- Theatrical release poster
- Directed by: Jean Becker
- Screenplay by: Jean Becker Maurice Fabre Didier Goulard Luis Marquina Claude Sautet dialogue Daniel Boulanger
- Based on: the novel by Clet Coroner
- Produced by: Paul-Edmond Decharme
- Starring: Jean-Paul Belmondo Jean Seberg Enrico Maria Salerno
- Cinematography: Edmond Séchan
- Edited by: Monique Kirsanoff
- Music by: Grégorio García Ségura Martial Solal
- Production companies: Capotole Movies South Pacific Films
- Distributed by: C.C.F.C.
- Release date: 4 September 1964 (France);
- Running time: 97 mins
- Country: France
- Language: French
- Box office: 2,007,088 admissions (France)

= Backfire (1964 film) =

1964 film

Backfire (Échappement libre, Scappamento aperto, A escape libre) is a 1964 French crime film directed by Jean Becker, which stars Jean-Paul Belmondo and Jean Seberg, reuniting for the first time since Breathless (1960).

==Plot==
A criminal organisation offers a Parisian man, David, $10,000 to transport a car across Europe. They tell him little about it except that drugs are not involved. He is accompanied by a photographer, Olga.

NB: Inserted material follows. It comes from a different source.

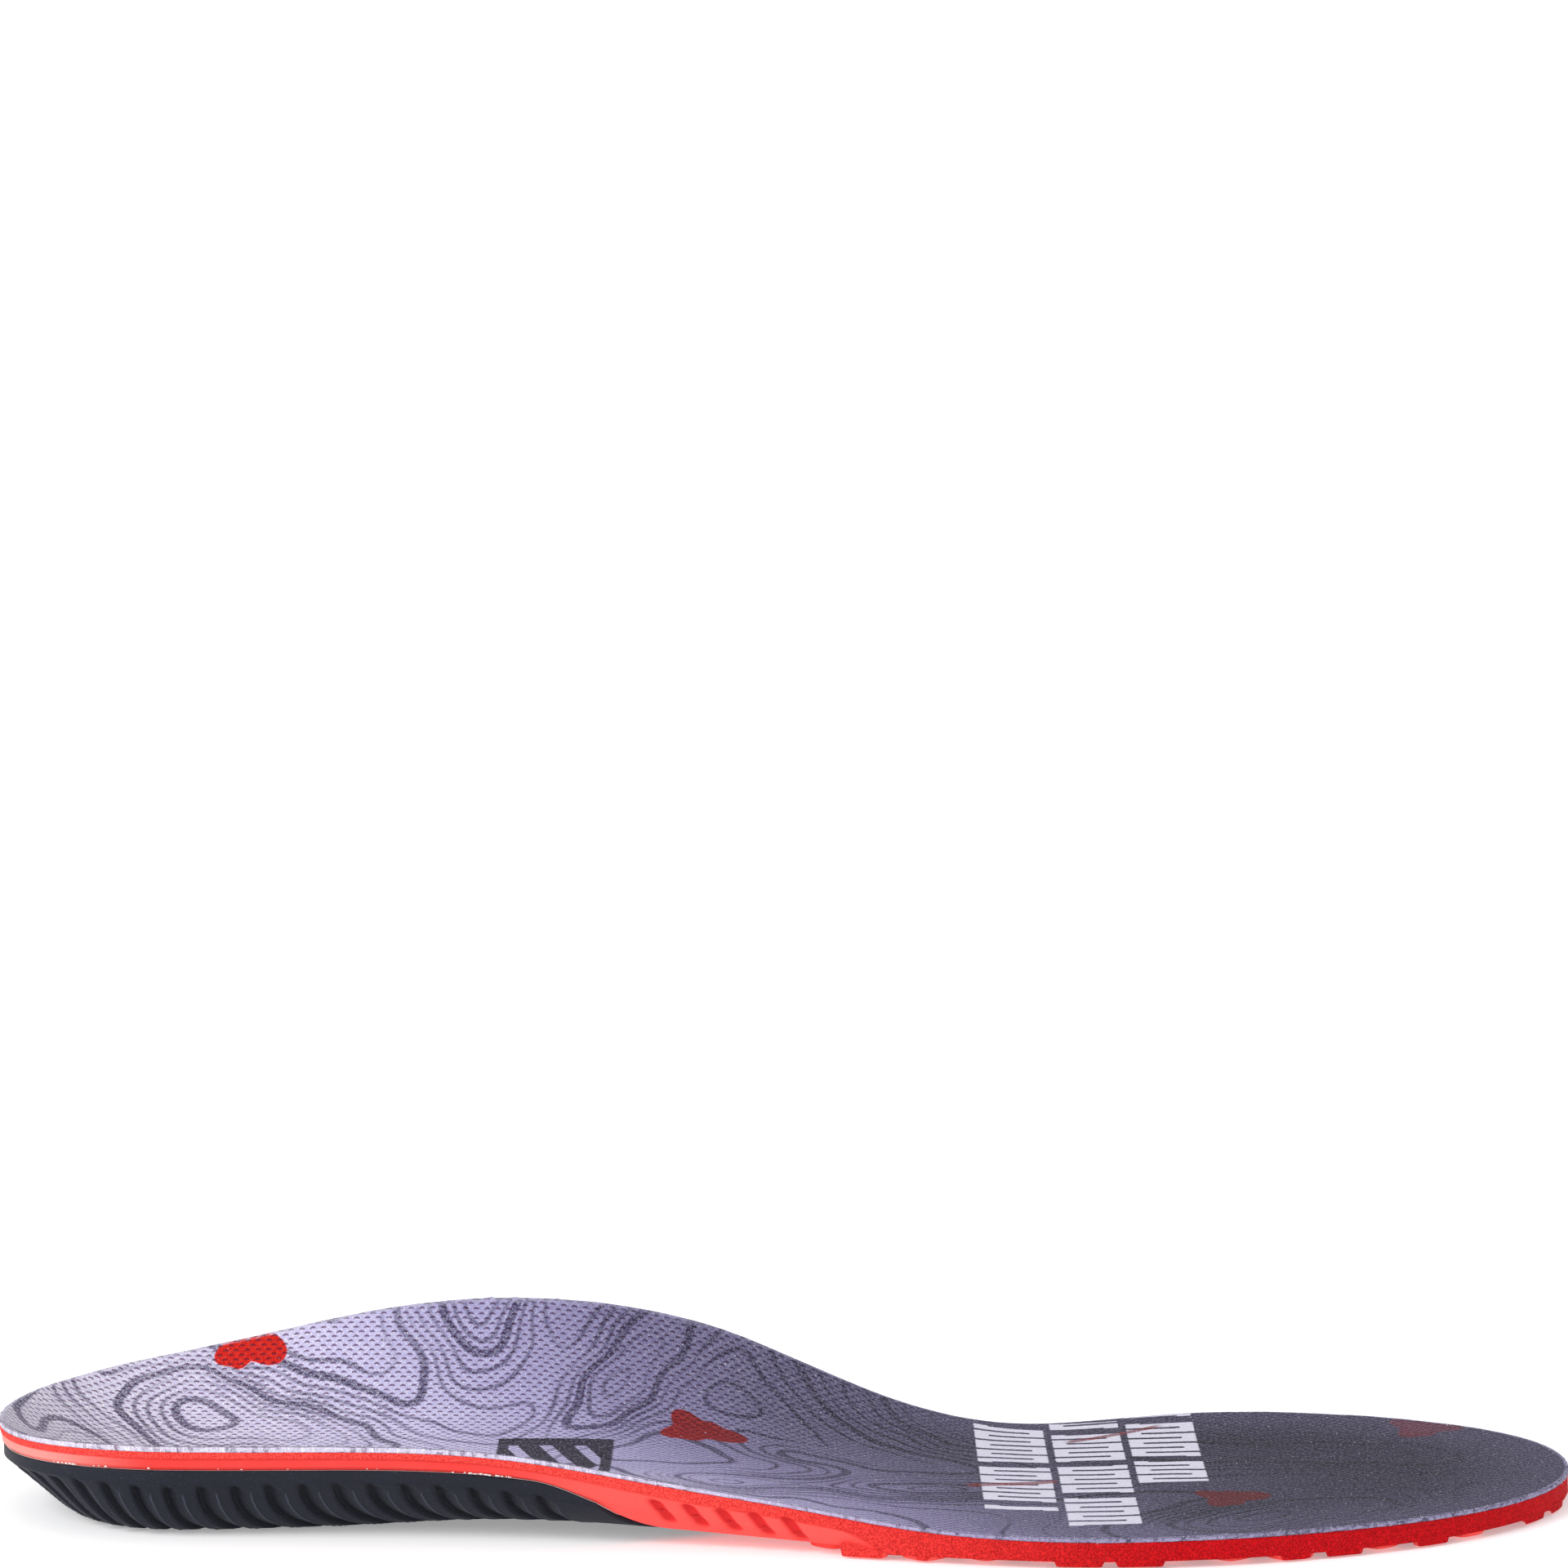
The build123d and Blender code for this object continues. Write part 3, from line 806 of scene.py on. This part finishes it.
class Graph:
    """Short calls for adding nodes to a material's or a group's tree."""

    def __init__(self, tree):
        self.tree = tree

    def add(self, kind, inputs=None, **settings):
        node = self.tree.nodes.new(kind)
        for key, value in settings.items():
            setattr(node, key, value)
        for key, value in (inputs or {}).items():
            self.feed(node.inputs[key], value)
        return node

    def feed(self, socket, value):
        if isinstance(value, bpy.types.NodeSocket):
            self.tree.links.new(value, socket)
        else:
            socket.default_value = value

    def math(self, operation, first, second=0.0, third=0.0, clamp=False):
        node = self.add("ShaderNodeMath", operation=operation, use_clamp=clamp)
        for socket, value in zip(node.inputs, (first, second, third)):
            self.feed(socket, value)
        return node.outputs[0]

    def times(self, first, second, clamp=False):
        return self.math("MULTIPLY", first, second, clamp=clamp)

    def plus(self, first, second):
        return self.math("ADD", first, second)

    def minus(self, first, second):
        return self.math("SUBTRACT", first, second)

    def over(self, first, second):
        return self.math("DIVIDE", first, second)

    def scaled(self, value, factor, offset):
        return self.math("MULTIPLY_ADD", value, factor, offset)

    def size(self, value):
        return self.math("ABSOLUTE", value)

    def place(self):
        return self.add("ShaderNodeTexCoord").outputs["Object"]

    def parts(self, vector):
        return self.add("ShaderNodeSeparateXYZ", {0: vector}).outputs

    def red(self, colour):
        return self.add("ShaderNodeSeparateColor", {0: colour}).outputs[0]

    def stretch(self, vector, factors):
        node = self.add("ShaderNodeVectorMath", {0: vector, 1: factors}, operation="MULTIPLY")
        return node.outputs[0]

    def step(self, value, low, high, to_low=0.0, to_high=1.0):
        """A smooth step from to_low to to_high as the value goes from low to high."""
        node = self.add("ShaderNodeMapRange", interpolation_type="SMOOTHSTEP")
        for socket, number in zip(node.inputs, (value, low, high, to_low, to_high)):
            self.feed(socket, number)
        return node.outputs[0]

    def mix(self, share, first, second, blend="MIX"):
        node = self.add("ShaderNodeMix", data_type="RGBA", blend_type=blend)
        self.feed(node.inputs["Factor"], share)
        self.feed(node.inputs["A"], first)
        self.feed(node.inputs["B"], second)
        return node.outputs["Result"]

    def ramp(self, value, stops):
        node = self.add("ShaderNodeValToRGB", inputs={0: value})
        band = node.color_ramp
        while len(band.elements) < len(stops):
            band.elements.new(0.5)
        for element, (place, colour) in zip(band.elements, stops):
            element.position = place
            element.color = colour
        return node.outputs[0]

    def fact(self, name, vector=False):
        node = self.add("ShaderNodeAttribute", attribute_name=name)
        return node.outputs["Vector" if vector else "Fac"]

    def noise(self, vector, scale, detail=3.0, roughness=0.5):
        given = {"Vector": vector, "Scale": scale, "Detail": detail, "Roughness": roughness}
        return self.add("ShaderNodeTexNoise", given).outputs[0]

    def cells(self, vector, scale, output="Distance"):
        return self.add("ShaderNodeTexVoronoi", {"Vector": vector, "Scale": scale}).outputs[output]

    def bump(self, height, distance, strength=1.0):
        given = {"Height": height, "Distance": distance, "Strength": strength}
        return self.add("ShaderNodeBump", given).outputs[0]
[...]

David discovers he is smuggling gold. The two travel to Beirut then Damascus. They fall in love and David wants the gold for himself.

==Cast==
- Jean-Paul Belmondo as David Ladislas
- Jean Seberg as Olga Celan
- Enrico Maria Salerno as Mario
- Gert Fröbe as Fehrman
- Renate Ewert as Comtesse
- Jean-Pierre Marielle as Van Houde
- Diana Lorys as Rosetta
- Fernando Rey as the Lebanese policeman
- Wolfgang Preiss as Grenner
- Michel Beaune as Daniel
- Roberto Camardiel as Stephanidès
- Fernando Sancho as Ylmaz
- Giacomo Furia as Nino

==Production==
The film was made by the same team who had produced Banana Peel (1963).

It was to have starred Jean Louis Trintignant but he withdrew and was replaced by Belmondo.

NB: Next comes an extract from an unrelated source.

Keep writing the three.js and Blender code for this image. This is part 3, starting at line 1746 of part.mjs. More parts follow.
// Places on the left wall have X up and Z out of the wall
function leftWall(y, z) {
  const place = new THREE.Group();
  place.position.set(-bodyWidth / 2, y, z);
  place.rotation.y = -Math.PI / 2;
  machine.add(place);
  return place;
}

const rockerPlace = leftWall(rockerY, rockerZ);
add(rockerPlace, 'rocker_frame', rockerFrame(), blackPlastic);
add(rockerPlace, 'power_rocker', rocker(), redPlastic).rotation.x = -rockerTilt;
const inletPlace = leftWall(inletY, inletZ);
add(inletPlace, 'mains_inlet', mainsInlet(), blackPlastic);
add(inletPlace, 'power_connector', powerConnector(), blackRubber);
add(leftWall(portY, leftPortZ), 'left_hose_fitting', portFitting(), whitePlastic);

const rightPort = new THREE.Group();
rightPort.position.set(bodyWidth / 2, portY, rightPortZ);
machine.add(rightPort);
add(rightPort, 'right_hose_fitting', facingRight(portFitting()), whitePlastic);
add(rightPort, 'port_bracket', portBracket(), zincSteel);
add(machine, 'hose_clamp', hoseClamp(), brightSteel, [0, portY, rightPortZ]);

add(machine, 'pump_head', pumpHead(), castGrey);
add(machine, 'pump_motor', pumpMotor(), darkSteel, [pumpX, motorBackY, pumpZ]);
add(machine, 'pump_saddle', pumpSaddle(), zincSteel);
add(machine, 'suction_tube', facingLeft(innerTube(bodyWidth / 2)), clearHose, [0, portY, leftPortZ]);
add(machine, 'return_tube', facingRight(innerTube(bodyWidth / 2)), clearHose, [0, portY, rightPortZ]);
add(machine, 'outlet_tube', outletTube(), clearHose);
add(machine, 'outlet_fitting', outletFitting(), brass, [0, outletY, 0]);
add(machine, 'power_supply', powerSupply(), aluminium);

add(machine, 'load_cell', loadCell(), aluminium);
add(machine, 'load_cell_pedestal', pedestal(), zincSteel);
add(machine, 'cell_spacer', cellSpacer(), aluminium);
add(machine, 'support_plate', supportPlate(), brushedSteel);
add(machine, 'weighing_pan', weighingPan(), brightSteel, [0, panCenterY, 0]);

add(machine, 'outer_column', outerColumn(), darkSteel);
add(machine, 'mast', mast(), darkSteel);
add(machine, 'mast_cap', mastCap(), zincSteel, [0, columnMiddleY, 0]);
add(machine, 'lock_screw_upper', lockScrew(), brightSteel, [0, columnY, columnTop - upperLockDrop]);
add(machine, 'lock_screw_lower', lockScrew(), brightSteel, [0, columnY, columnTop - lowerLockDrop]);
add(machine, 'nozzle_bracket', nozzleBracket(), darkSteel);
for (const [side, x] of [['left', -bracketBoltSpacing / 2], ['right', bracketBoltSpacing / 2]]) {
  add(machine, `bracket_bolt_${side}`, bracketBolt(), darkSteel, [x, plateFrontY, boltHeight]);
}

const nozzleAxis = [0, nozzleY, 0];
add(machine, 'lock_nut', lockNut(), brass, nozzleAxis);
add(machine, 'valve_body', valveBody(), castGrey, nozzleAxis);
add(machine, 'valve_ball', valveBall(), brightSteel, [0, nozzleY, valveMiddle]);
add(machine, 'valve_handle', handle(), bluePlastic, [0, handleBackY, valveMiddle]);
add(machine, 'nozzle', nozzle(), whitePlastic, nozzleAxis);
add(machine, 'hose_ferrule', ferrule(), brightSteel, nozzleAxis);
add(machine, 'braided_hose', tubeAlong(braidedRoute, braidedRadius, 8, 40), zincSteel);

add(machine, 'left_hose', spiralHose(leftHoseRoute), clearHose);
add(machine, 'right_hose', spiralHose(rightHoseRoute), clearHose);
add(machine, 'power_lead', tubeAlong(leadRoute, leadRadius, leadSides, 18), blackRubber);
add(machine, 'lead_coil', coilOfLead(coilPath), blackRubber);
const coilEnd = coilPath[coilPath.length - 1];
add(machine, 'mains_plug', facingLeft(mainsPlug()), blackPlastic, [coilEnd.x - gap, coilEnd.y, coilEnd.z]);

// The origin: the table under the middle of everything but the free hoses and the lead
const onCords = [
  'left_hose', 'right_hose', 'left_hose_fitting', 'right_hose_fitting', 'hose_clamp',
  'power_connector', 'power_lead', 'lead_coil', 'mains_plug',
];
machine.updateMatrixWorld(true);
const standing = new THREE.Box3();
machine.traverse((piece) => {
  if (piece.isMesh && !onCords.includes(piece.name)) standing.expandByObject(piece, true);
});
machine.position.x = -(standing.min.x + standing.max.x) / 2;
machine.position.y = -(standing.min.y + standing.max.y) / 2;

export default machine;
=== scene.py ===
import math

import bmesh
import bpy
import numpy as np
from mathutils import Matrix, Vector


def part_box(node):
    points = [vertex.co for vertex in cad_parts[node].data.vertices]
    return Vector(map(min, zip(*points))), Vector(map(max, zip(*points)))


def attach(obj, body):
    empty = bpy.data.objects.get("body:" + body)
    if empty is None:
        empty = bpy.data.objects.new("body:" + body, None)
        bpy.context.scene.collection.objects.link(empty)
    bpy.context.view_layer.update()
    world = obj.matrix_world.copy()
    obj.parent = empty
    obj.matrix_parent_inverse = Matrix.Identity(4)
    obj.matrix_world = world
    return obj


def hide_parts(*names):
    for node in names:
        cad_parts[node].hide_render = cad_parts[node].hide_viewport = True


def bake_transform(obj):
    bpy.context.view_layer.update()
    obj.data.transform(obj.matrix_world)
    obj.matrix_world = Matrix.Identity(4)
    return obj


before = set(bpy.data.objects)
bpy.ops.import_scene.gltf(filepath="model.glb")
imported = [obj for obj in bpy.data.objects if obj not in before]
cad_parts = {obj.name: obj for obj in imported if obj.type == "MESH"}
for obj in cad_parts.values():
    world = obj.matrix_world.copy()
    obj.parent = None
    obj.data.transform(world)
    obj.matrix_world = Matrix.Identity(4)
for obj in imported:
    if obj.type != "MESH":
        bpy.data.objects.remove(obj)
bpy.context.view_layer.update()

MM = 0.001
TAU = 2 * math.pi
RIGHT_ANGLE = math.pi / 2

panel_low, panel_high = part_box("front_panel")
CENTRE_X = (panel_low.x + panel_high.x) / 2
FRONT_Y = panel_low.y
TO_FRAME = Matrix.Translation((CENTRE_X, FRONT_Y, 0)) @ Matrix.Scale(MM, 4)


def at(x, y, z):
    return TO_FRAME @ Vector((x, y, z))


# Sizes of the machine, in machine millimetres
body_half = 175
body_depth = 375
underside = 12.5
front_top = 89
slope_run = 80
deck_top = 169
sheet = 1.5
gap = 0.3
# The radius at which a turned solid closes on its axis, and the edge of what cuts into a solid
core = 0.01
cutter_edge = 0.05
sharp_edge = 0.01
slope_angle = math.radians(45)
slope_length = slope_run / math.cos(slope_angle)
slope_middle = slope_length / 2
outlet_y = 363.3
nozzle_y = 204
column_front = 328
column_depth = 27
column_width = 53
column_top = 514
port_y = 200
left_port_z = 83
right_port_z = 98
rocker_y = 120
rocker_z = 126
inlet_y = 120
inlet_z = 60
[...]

Filming took place from February 10 to April 7, 1964. Costa-Gavras was an assistant director.

==Reception==
The film was the 19th most popular movie at the French box office in 1964.

In 2020 Fimink wrote "The film’s existence is ideal useless trivia to annoy people with now that the Jean Seberg biopic has come out."